Erdogan’s zany monetary experiment is impoverishing Turkey

The Turkish president is at war with the markets


  • by ISTANBUL
  • 11 24, 2021
  • in Finance and economics

BY THE END of the month the only food Emer can prepare is plain pasta. Occasionally she goes to bed hungry. “I can’t even afford anchovies,” the retired nurse says outside a vegetable market in Maltepe, a middle-class neighbourhood in Istanbul. She and her two sons have to get by on her monthly pension of 3,000 lira, or about $250. Emer is behind on gas and electricity bills and loan payments. She is not alone. Soaring prices and a plummeting currency are turning the savings and incomes of most Turks to dust.Turkey’s crisis is beginning to spin out of control.

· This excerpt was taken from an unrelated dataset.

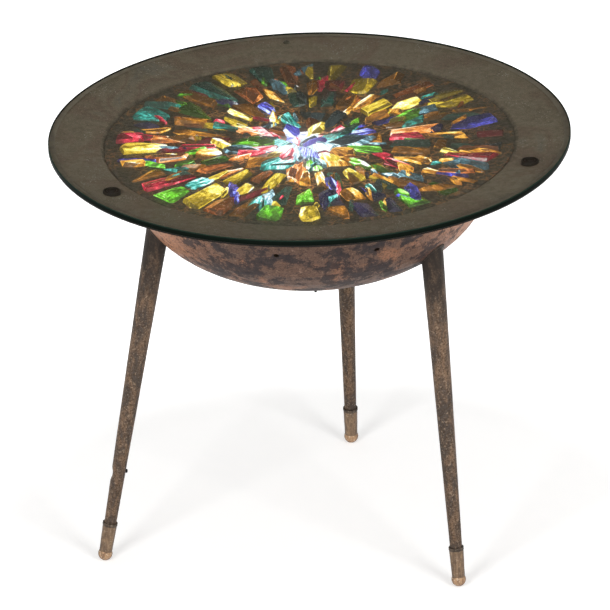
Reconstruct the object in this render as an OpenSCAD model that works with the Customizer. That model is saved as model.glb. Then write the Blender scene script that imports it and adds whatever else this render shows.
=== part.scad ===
// Round side table: a clear glass disc on a spun copper-brown bowl with a wide brim, three tapered
// tube legs with brass ferrules, and a lamp in the bowl under a cast panel of coloured glass chips.
// Millimetres. The origin is on the floor, on the bowl's axis. +Z is up, and one leg is at the back, on +Y.

/* [Glass top] */
// Height of the glass top's upper face above the floor
table_h = 471; // [440:1:560]
// Diameter of the glass top
glass_d = 560; // [560:1:640]
// Thickness of the glass top
glass_t = 6; // [4:0.5:12]
// Ground chamfer along the glass edge
glass_arris = 0.8; // [0.3:0.1:1.5]

/* [Bumpers under the glass] */
// Diameter of a front bumper's head
bumper_d = 19; // [10:0.5:20]
// Diameter of the recess in a front bumper's head
bumper_recess_d = 6; // [2:0.5:8]
// Depth of that recess
bumper_recess = 0.8; // [0.2:0.1:0.9]
// Diameter of a front bumper's stem
bumper_stem_d = 5; // [3:0.5:8]
// Length of a bumper's stem below the brim
bumper_stem_l = 3; // [1:0.5:6]
// Distance of the front bumpers' axes in from the glass edge
bumper_inset = 32.4; // [20:0.1:38]
// Direction of the left front bumper, in degrees from +X
bumper_left_at = 224; // [215:1:235]
// Direction of the right front bumper
bumper_right_at = 352.5; // [340:0.5:358]
// Diameter of the small rear bumper's head
rear_bumper_d = 7; // [5:0.5:14]
// Diameter of its stem
rear_stem_d = 3; // [2:0.5:4]
// Distance of the rear bumper's axis in from the glass edge
rear_bumper_inset = 18; // [12:0.5:35]
// Direction of the rear bumper
rear_bumper_at = 107; // [95:1:120]

/* [Bowl] */
// How far the glass reaches past the brim's outer edge
glass_overhang = 1.5; // [0:0.5:6]
// Rise of the brim's upper face from the bowl's mouth to its outer edge
brim_rise = 6; // [4:0.5:7]
// Gap between the brim's outer edge and the glass
brim_gap = 0.5; // [0.3:0.1:1.5]
// Radius of the bend between the bowl's wall and the brim, on the upper face
mouth_bend = 8; // [4:0.5:10]
// Thickness of the spun sheet
sheet = 1.5; // [1:0.1:2]
// Half the width of the ellipse that the bowl's section follows
bowl_a = 194.2; // [188:0.2:200]
// Half the height of that ellipse
bowl_b = 110.4; // [106:0.1:116]
// Depth of the ellipse's centre below the mouth
bowl_centre_drop = 31.5; // [28:0.5:37]
// Slope of the straight wall above the curved bottom, from the horizontal
wall_angle = 59.5; // [56:0.5:62]
// Diameter of the flat pressed in the bowl's bottom
bottom_flat_d = 30; // [24:1:40]
// Diameter of a vent hole
vent_d = 6; // [3:0.5:8]
// Depth of the vent holes below the mouth
vent_drop = 42; // [38:1:50]
// Angle from a leg round to the first vent of its bay
vent_first = 61; // [40:1:70]
// Angle between the two vents of a bay
vent_pitch = 31; // [15:1:36]

/* [Legs] */
// Distance of a leg's axis from the bowl's axis at the aiming height
leg_top_r = 168.6; // [160:0.2:172]
// Depth of the aiming height below the glass top's upper face
leg_aim_drop = 60; // [50:1:70]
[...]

The latest rout began after the president, Recep Tayyip Erdogan, defended recent interest-rate cuts, foresaw new ones and suggested he was pursuing a weaker currency to drive growth. “The competitive force of the exchange rate leads to increase in investment, production and employment,” Mr Erdogan said on November 22nd. He got what he bargained for the next day, when unnerved investors began dumping the lira. Within hours the currency had fallen by 15%, its worst showing in years, before erasing some of its losses the next day. Small protests erupted in parts of Istanbul and Ankara. Mr Erdogan says Turkey is waging an “economic war of independence”. It is causing grave collateral damage.